The Bijie government said about a tenth of the city’s school-age children – more than 164,000 youngsters – live in homes without parents.

A 2012 survey by the All-China Women’s Federation found that more than 40 per cent of rural children in Hubei, Guangxi and Guizhou provinces were left behind, and that the percentage went beyond 50 per cent in Chongqing, Sichuan, Anhui, Jiangsu and Jiangxi provinces.

According to figures from the education ministry last month, 20.75 million rural primary- and secondary-school-age pupils live away from their parents. These children are often left to fend for themselves and with weak societal support.

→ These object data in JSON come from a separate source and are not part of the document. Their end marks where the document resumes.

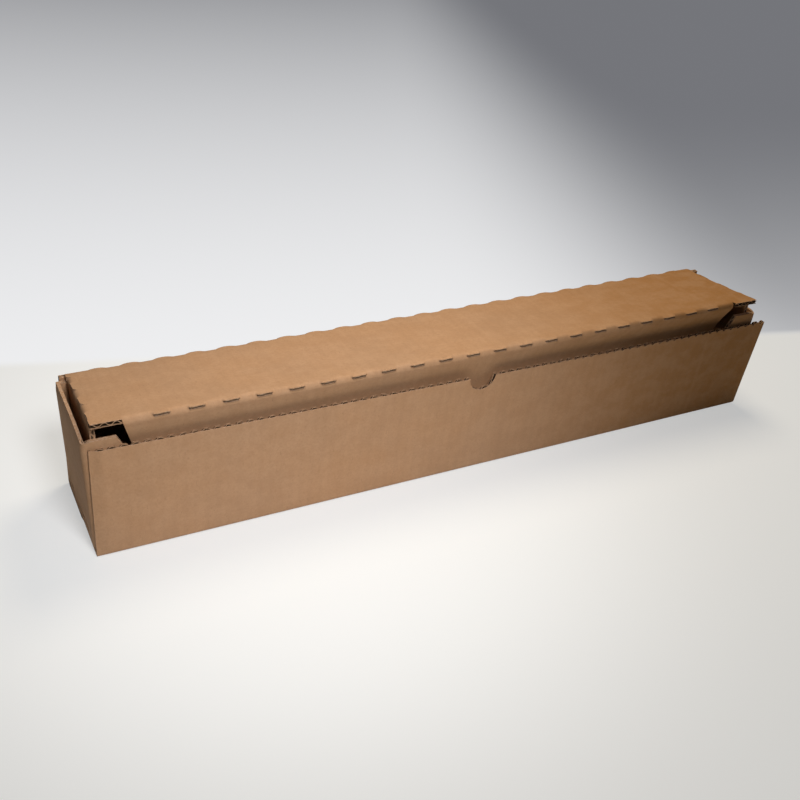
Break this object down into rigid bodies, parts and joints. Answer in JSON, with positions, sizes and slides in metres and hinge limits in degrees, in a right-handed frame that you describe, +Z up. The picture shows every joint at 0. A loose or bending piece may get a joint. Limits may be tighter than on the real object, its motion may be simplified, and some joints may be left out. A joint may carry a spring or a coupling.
{
  "type": "corrugated shipping box",
  "caption": "Long narrow corrugated mailing box folded from one sheet, with a hinged tuck lid standing slightly open and a thumb notch in the front wall.",
  "frame": {"origin": "middle of the outer box on the floor, under the tray", "axes": "+X along the box to the right as seen from the front, -Y towards the front wall with the thumb notch, +Z up"},
  "size_m": [0.5048, 0.0746, 0.0962],
  "materials": {
    "board": "matt brown kraft liner"
  },
  "bodies": {
    "tray": {"tray": "board"},
    "lid": {"lid": "board"}
  },
  "joints": [
    {"name": "lid_hinge", "type": "hinge", "parent": "tray", "child": "lid", "pos_m": [0, 0.03575, 0.0835], "axis": [-1, 0, 0], "range_deg": [-7, 165]}
  ]
}
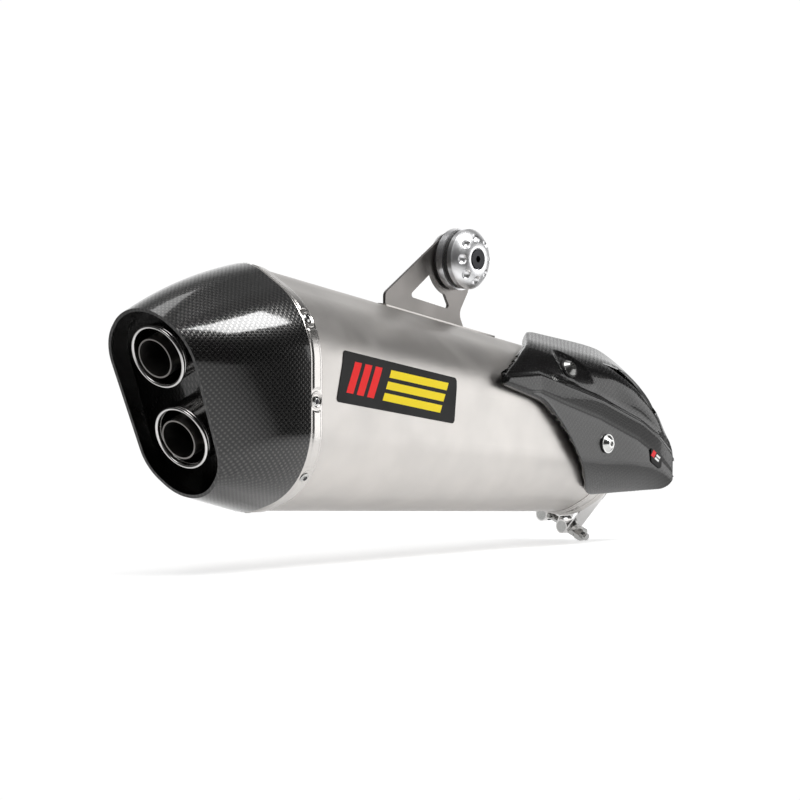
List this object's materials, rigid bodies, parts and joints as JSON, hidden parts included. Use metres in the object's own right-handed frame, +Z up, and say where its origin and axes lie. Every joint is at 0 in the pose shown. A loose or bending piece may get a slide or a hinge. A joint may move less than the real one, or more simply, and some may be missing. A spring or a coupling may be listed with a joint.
{
  "type": "racing exhaust silencer",
  "caption": "Slip-on racing silencer with a tapered titanium sleeve, carbon end cap with twin outlets, rubber-bushed hanger bracket, band clamp and carbon heat shield.",
  "frame": {"origin": "centre of the inlet pipe's mouth", "axes": "+X out of the inlet, along the silencer; +Z up; the outer side with the heat shield faces -Y"},
  "size_m": [0.5812, 0.139, 0.2558],
  "materials": {
    "satin_titanium": "bead-blasted satin titanium sheet",
    "titanium_band": "brushed titanium band",
    "carbon": "clear-coated carbon fibre laminate",
    "polished_steel": "polished stainless steel",
    "pipe_steel": "plain stainless tube, dull",
    "pressed_steel": "plain pressed stainless sheet",
    "glass_wool": "needled glass and basalt wool",
    "bracket_titanium": "dark satin titanium plate",
    "machined_aluminium": "turned and bead-blasted aluminium",
    "black_rubber": "moulded rubber",
    "zinc_steel": "zinc-plated steel fasteners",
    "black_steel": "black-oxide steel bolt",
    "plate_black": "glossy printed foil"
  },
  "bodies": {
    "root": {"sleeve": "satin_titanium", "end_cap": "carbon", "end_cap_floor": "carbon", "outlet_ring_upper": "polished_steel", "outlet_ring_lower": "polished_steel", "tail_pipe_upper": "pipe_steel", "tail_pipe_lower": "pipe_steel", "outlet_spacers_upper": "pipe_steel", "outlet_spacers_lower": "pipe_steel", "tail_elbow_upper": "pipe_steel", "tail_elbow_lower": "pipe_steel", "rear_band": "titanium_band", "rear_rivets": "zinc_steel", "rear_bulkhead": "pressed_steel", "mid_baffle": "pressed_steel", "front_baffle": "pressed_steel", "core_tube": "pipe_steel", "packing": "glass_wool", "front_cap": "titanium_band", "front_band": "titanium_band", "front_rivets": "zinc_steel", "inlet_pipe": "pipe_steel", "bracket_pad": "satin_titanium", "hanger_bracket": "bracket_titanium", "bush_rubber": "black_rubber", "bush_ring": "machined_aluminium", "heat_shield": "carbon", "grommet_upper": "black_rubber", "grommet_lower": "black_rubber", "screw_washer_upper": "zinc_steel", "screw_washer_lower": "zinc_steel", "shield_screw_upper": "zinc_steel", "shield_screw_lower": "zinc_steel", "shield_standoff_upper": "zinc_steel", "shield_standoff_lower": "zinc_steel", "name_plate": "plate_black", "shield_badge": "plate_black"},
    "clamp": {"clamp_band": "polished_steel", "t_bolt": "zinc_steel", "clamp_trunnion": "zinc_steel", "clamp_saddle": "zinc_steel"},
    "clamp_nut": {"clamp_nut": "zinc_steel"},
    "bush_core": {"bush_core": "zinc_steel", "domed_washer": "machined_aluminium", "back_washer": "machined_aluminium"},
    "hanger_bolt": {"hanger_bolt": "black_steel"}
  },
  "joints": [
    {"name": "clamp_turn", "type": "hinge", "parent": "root", "child": "clamp", "pos_m": [-0.012, 0, 0], "axis": [1, 0, 0], "range_deg": [-50, 75]},
    {"name": "clamp_nut_turn", "type": "hinge", "parent": "clamp", "child": "clamp_nut", "pos_m": [-0.012, -0.00515, -0.04991], "axis": [0, -0.9135, -0.4067], "continuous": true},
    {"name": "bush_twist", "type": "hinge", "parent": "root", "child": "bush_core", "pos_m": [-0.1728, 0, 0.1753], "axis": [0, 1, 0], "range_deg": [-6, 6], "stiffness_Nm_per_rad": 6},
    {"name": "hanger_bolt_turn", "type": "hinge", "parent": "bush_core", "child": "hanger_bolt", "pos_m": [-0.1728, 0, 0.1753], "axis": [0, 1, 0], "continuous": true}
  ]
}
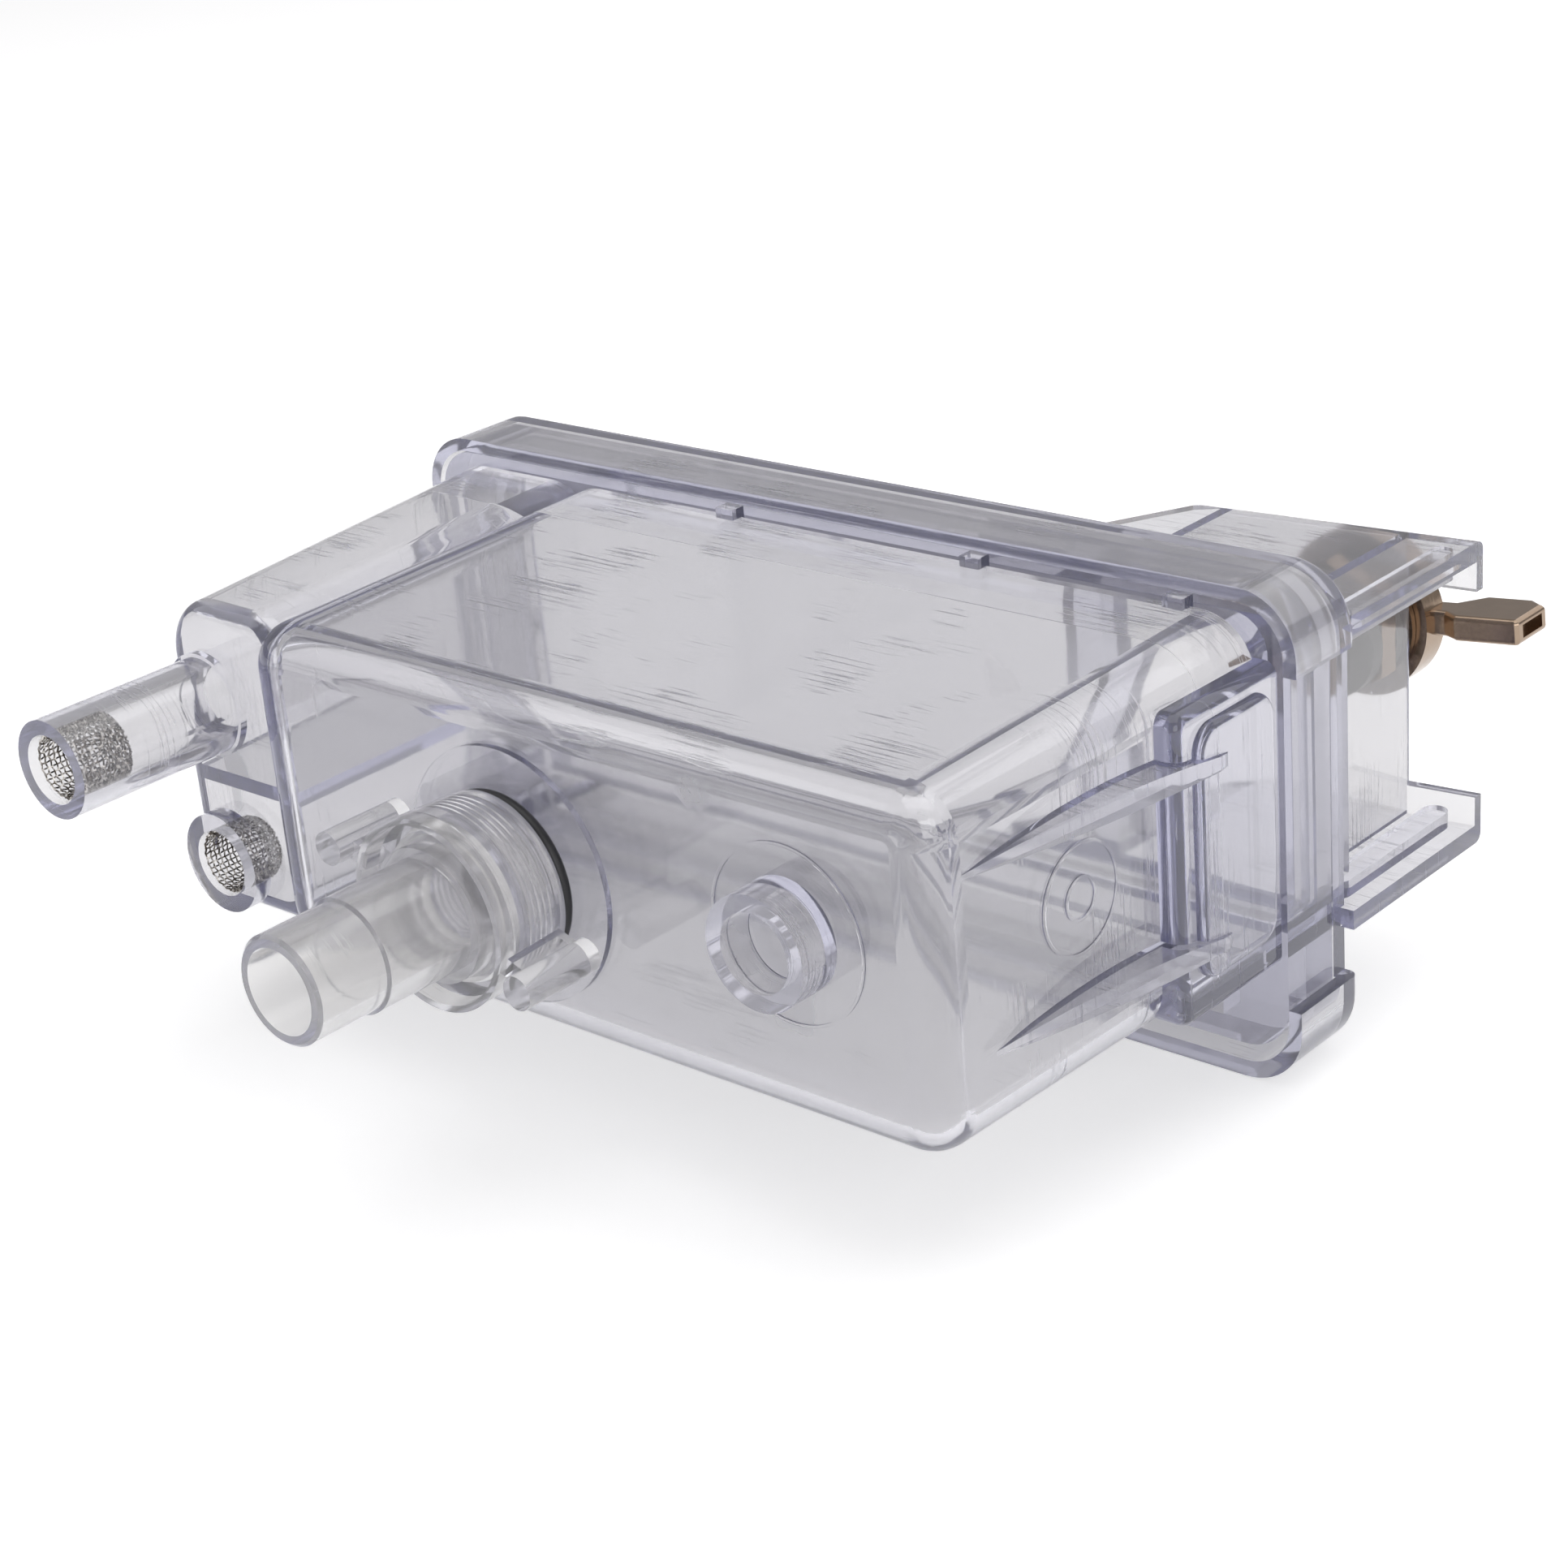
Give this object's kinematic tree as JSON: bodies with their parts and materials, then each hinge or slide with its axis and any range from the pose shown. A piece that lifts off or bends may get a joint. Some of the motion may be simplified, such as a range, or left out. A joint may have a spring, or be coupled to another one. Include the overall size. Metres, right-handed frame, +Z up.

Du Shuang, director general of NGO Growing Home, said left-behind rural children often had to deal with negative emotions such as loneliness. Boys were usually more aggressive and girls tended to shut themselves from the outside world.

She said it was impossible for rural children to receive quality mental health care and that NGOs like hers were working on developing products to address the problem.

A June report by the China Youth and Children Research centre showed that such children faced serious mental health issues. Nearly 18 per cent of the left-behind children they surveyed said they themselves were their main source of mental support, and more than 22 per cent said no one was around to help them when they needed it.

Lu Mai, secretary general with China Development Research Foundation, wrote in the magazine China Reform that to solve the problems left-behind children faced, the priority should be to restore families as a platform for children to enjoy public services and to communicate with society.

“That requires speeding up people-oriented urbanisation and reducing the number of children being left behind in rural areas by improving the lives of farmers,” he said.

Yang Dongping, from the Beijing Institute of Technology, said it was more practical to allow rural children to immigrate with their parents because being away from their families deprived them from effective education.

Yang added that China needed urgently to provide equal public services to migrant children, and that social organisations had to provide training and teacher support for schools that specialised in admitting such children.